I do that with a crude hack of simply rewriting training data files with
reference versions in SPEC directly.   I believe that here problem must
be that with PGO we confuse vectorizer somehow.

I did not know there is train_with option.  Perhaps hacking the spec
driver to not output error is easy enough

[Bug gcov-profile/113646] PGO hurts run-time of 538.imagick_r as much as 68% at -Ofast -march=native

2024-01-31 Thread jamborm at gcc dot gnu.org via Gcc-bugs
https://gcc.gnu.org/bugzilla/show_bug.cgi?id=113646

--- Comment #3 from Martin Jambor  ---
(In reply to Richard Biener from comment #1)
> Did you try with -fprofile-partial-training (is that default on?  it
> probably should ...).  Can you please try training with the rate data
> instead of train
> to rule out a mismatch?

With -fprofile-partial-training the znver4 LTO vs LTOPGO regression (on a newer
master) goes down from 66% to 54%.  

So far I did not find a way to easily train with the reference run (when I add
"train_with = refrate" to the config, I always get "ERROR: The workload
specified by train_with MUST be a training workload!")

[Bug gcov-profile/113646] PGO hurts run-time of 538.imagick_r as much as 68% at -Ofast -march=native

2024-01-29 Thread hubicka at ucw dot cz via Gcc-bugs
https://gcc.gnu.org/bugzilla/show_bug.cgi?id=113646

--- Comment #2 from Jan Hubicka  ---
> Did you try with -fprofile-partial-training (is that default on?  it probably
> should ...).  Can you please try training with the rate data instead of train

It is not on by default - the problem of partial training is that it
mostly nullifies any code size benefits from profile-use and that is
relatively noticebale aspect of it in real-world situations (like
for GCC itself or Firefox the overall size of binary matters).

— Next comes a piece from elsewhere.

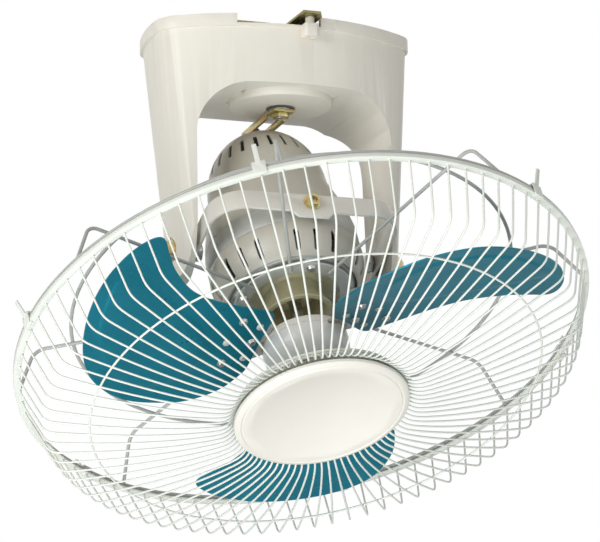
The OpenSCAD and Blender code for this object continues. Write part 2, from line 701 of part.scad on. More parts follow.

I need to work on this more, but now we have two-state optimize_size
predicates and with level 1 we can turn off those -Os optimizations that
make large tradeoffs of performance for size optimization.

Honza
> to rule out a mismatch?

[Bug gcov-profile/113646] PGO hurts run-time of 538.imagick_r as much as 68% at -Ofast -march=native

2024-01-29 Thread rguenth at gcc dot gnu.org via Gcc-bugs
https://gcc.gnu.org/bugzilla/show_bug.cgi?id=113646

Richard Biener  changed:

   What|Removed |Added

   Keywords||missed-optimization

--- Comment #1 from Richard Biener  ---
Did you try with -fprofile-partial-training (is that default on?  it probably
should ...).  Can you please try training with the rate data instead of train
to rule out a mismatch?